6. The Ld. Authorized Representative submits that the appellant has filed the appeal before the Commissioner (Appeal) in belated way. Therefore, he has dismissed the appeal on that ground itself. Further she submits that the lower authorities have gone through the factual details and statutory provisions and have correctly confirmed the demand. Hence, she prays that the appeal may be dismissed.

7. Heard both sides. Perused the papers and the submissions made before me.

8. I find that the appellant’s appeal was indeed dismissed by the Commissioner (Appeal) on account of time bar. However, it is seen that the appellant filed their appeal before the Hon’ble Kolkata High Court which has granted the appellant liberty to file their appeal before the Tribunal by pre-depositing 25% of the confirmed demand. The appellant has fulfilled this condition. Accordingly, I do not find any reason to dismiss the appeal on the ground of their delay in filing the appeal before the Commissioner (Appeal).

9. The Rule 2(l) of Cenvat Credit Rules 2004, before and after 01.04.2008 reads as under :

Till 31.03.2008

“(i) used by a provider of [output service] for providing an output service; or

(ii) used by a manufacturer, whether directly or indirectly, in or in relation to the manufacture of final products and clearance of final products from the place of removal.”

From 01.04.2008

“(i) used by a provider of [output service] for providing an output service; or

(ii) used by a manufacturer, whether directly or indirectly, in or in relation to the manufacture of final products and clearance of final products upto the place of removal.”

10. Therefore, as per the statutory provisions till 31.03.2008, the appellant is eligible for the full Cenvat Credit for the Service Tax paid on outward freight charges without any restriction. Whether the place of removal is the factory premises of the appellant [as is being claimed by the Revenue] or it is premises of the recipient as is being claimed by the appellant, in both the cases, the Cenvat Credit will be available. Accordingly, the demand for the period April, 2005 to March, 2008 is not legally sustainable. Hence, the demand for this period is set aside and stands allowed on this ground itself.

11. Coming to the demand made for the period April 2008 to December 2009, the Cenvat Credit can be allowed if it is factually proved that the appellant is delivering the goods to the customer at their door step at the ownership gets passed on to them only at that end. Sample copies of the purchase order issued by BSNL is extracted below:

them only at that end. Sample copies of the purchase order

12. From the above Purchase Order, it is seen that the appellant is required to bear the freight cost and also the insurance cost for delivering the goods at the place specified by BSNL. They are liable to deliver the goods properly at the buyer’s place. This documentary evidence proves that the ‘place of removal’ in respect of the goods is the place wherein the goods are being delivered to the buyers.

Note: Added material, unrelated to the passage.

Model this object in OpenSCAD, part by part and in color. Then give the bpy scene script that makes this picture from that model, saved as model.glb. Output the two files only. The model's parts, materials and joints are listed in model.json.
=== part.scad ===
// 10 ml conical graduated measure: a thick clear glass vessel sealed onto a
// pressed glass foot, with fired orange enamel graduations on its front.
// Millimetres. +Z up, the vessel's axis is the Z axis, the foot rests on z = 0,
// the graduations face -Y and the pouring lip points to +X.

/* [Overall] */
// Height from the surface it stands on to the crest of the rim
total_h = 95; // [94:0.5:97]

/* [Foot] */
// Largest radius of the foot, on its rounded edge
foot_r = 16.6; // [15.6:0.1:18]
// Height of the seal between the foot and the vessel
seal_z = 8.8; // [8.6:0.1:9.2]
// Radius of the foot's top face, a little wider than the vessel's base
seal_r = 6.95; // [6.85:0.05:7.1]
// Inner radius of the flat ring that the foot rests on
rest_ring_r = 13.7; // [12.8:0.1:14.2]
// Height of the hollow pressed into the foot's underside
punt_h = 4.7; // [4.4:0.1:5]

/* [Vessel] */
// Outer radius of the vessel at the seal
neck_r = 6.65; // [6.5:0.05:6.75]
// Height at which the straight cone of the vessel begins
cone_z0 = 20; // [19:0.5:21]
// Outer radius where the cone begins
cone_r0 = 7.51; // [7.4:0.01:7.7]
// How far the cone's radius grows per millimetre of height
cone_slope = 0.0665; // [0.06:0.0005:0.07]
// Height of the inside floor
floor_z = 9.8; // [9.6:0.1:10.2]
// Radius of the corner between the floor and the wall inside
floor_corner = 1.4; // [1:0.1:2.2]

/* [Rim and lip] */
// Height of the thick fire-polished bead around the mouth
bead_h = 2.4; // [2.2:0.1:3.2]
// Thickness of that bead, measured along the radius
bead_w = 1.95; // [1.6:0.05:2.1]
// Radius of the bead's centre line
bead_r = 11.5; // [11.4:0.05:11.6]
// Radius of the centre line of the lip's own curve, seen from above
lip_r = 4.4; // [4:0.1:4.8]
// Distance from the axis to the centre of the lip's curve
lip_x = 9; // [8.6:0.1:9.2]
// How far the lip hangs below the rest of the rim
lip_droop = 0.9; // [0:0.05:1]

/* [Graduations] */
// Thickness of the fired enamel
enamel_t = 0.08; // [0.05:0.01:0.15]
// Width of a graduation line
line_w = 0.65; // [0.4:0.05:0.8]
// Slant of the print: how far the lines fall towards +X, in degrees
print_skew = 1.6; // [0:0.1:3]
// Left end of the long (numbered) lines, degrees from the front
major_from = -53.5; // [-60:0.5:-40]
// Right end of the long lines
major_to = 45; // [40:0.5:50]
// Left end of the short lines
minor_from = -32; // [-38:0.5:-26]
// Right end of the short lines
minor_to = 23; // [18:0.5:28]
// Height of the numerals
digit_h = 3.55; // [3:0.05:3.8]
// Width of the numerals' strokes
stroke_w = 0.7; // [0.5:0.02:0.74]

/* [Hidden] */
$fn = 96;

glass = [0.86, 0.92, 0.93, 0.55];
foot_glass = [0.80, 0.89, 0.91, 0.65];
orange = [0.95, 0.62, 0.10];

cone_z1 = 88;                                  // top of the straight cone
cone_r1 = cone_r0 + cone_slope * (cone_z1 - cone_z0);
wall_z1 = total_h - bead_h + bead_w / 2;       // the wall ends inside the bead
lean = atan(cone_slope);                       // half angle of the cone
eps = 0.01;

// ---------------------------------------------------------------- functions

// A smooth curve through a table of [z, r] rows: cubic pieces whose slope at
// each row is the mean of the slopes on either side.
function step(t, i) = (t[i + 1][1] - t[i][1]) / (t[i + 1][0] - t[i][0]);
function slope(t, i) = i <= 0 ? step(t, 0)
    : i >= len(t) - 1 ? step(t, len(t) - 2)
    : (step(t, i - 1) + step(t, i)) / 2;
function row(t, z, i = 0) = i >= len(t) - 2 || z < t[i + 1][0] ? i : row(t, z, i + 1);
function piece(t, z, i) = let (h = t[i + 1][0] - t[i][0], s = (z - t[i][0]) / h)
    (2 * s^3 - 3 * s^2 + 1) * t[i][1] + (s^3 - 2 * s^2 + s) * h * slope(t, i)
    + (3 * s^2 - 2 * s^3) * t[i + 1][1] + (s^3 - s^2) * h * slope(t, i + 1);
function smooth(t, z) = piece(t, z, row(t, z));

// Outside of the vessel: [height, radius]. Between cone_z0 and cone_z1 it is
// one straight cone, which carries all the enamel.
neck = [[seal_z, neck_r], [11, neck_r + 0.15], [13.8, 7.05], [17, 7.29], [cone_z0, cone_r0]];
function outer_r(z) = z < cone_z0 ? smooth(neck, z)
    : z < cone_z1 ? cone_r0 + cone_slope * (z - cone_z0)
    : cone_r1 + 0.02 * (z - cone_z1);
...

13. The Chennai Bench in the case of Kingfa Science & Technology India Ltd. Vs. Commissioner of GST & Central Excise Final Order No.40574/2026 dated 06.05.2026, has held as under:

6. In the present appeal also the appellant has consistently held that the goods are sold on a FOR destination basis; that the freight charges are an integral part of the invoice and that the risk attached is that of the appellant and not the buyer; that the transfer of property in the final product takes place at the buyers premises. The same has not been found to be wrongly stated by the department. Further in the appellants own case i.e. M/s Hydro S & S Industries Ltd. (earlier name) Vs Commr of C. Ex., Trichirapalli [E/422/2012 dated12.02.2013], this Tribunal found that the goods were delivered at the customers place and that there is no reason to deny the Cenvat credit on GTA services.

7. I find that there is nothing on record to show that the judgment of the Coordinate Bench of this Tribunal in Ramco dated 16.10.24 or Hydros S & S Industries dated 02.2013, have been varied or set aside in favour of Revenue, by a higher forum. In the circumstances credit on the Service Tax paid on the freight and insurance service availed for transportation of the goods from their factory gate to the buyers premises (place of removal), cannot be denied.

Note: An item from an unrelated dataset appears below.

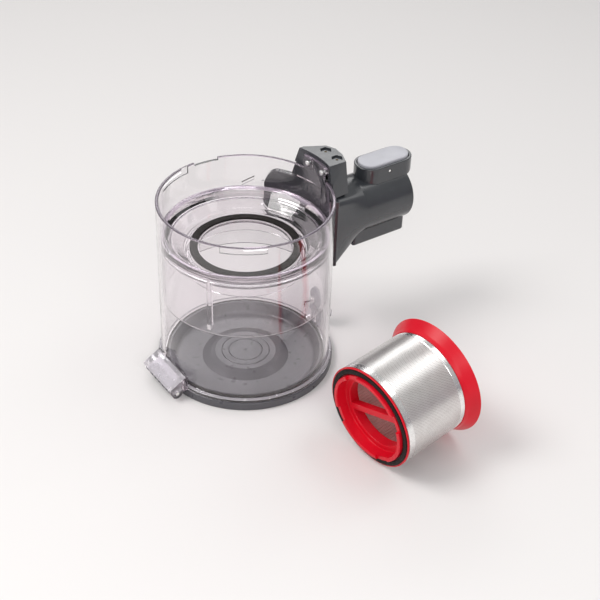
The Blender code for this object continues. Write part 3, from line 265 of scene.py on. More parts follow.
def wrapped(inner, outer, start, end, low, high, steps=48):
    """Curved plate round Z. low and high are heights, or give the height at an angle in degrees."""
    columns = []
    for step in range(steps + 1):
        turn = start + (end - start) * step / steps
        bottom = low(turn) if callable(low) else low
        top = high(turn) if callable(high) else high
        corners = ((inner, bottom), (outer, bottom), (outer, top), (inner, top))
        columns.append([polar(radius, turn, z) for radius, z in corners])
    return loft(columns)


def loft(rings):
    """Closed solid through rings of points, flat at both ends."""
    shape = bmesh.new()
    rows = [[shape.verts.new(point) for point in ring] for ring in rings]
    shape.faces.new(rows[0])
    shape.faces.new(rows[-1])
    for before, after in zip(rows, rows[1:]):
        for index in range(len(before)):
            beside = (index + 1) % len(before)
            shape.faces.new((before[index], before[beside], after[beside], after[index]))
    return tidy(shape)


# --- pieces ---
SLOTS = {part["node"]: part["material_slot"] for part in frame["record"]["subparts"]}
BODIES = {node: body for body, nodes in frame["record"]["behaviour"]["bodies"].items() for node in nodes}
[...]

14. I find that the ratio of the cited case law is squarely applicable to the facts of the present case. Therefore, I set aside the impugned order and allow the appeal on merits.

15. Considering the appellants arguments on time barred, I find that the appellant is registered with under Central Excise and Service Tax provisions. The details of Cenvat taken are shown in the monthly Returns. The utilization of the same also gets reflected in the ER 1 Returns. Therefore, the appellant’s cenvat credits were very much known to the Dept. Further, the data towards the freight charges and Service Tax thereon has been worked out by using the appellant’s annual P&L Accounts and Balance Sheets. All these facts show that no case of suppression has been made out against the appellant. Therefore, I set aside the confirmed demand for the extended period on account of time bar also.

16. The appeal stands allowed with consequential relief, if any, as per law.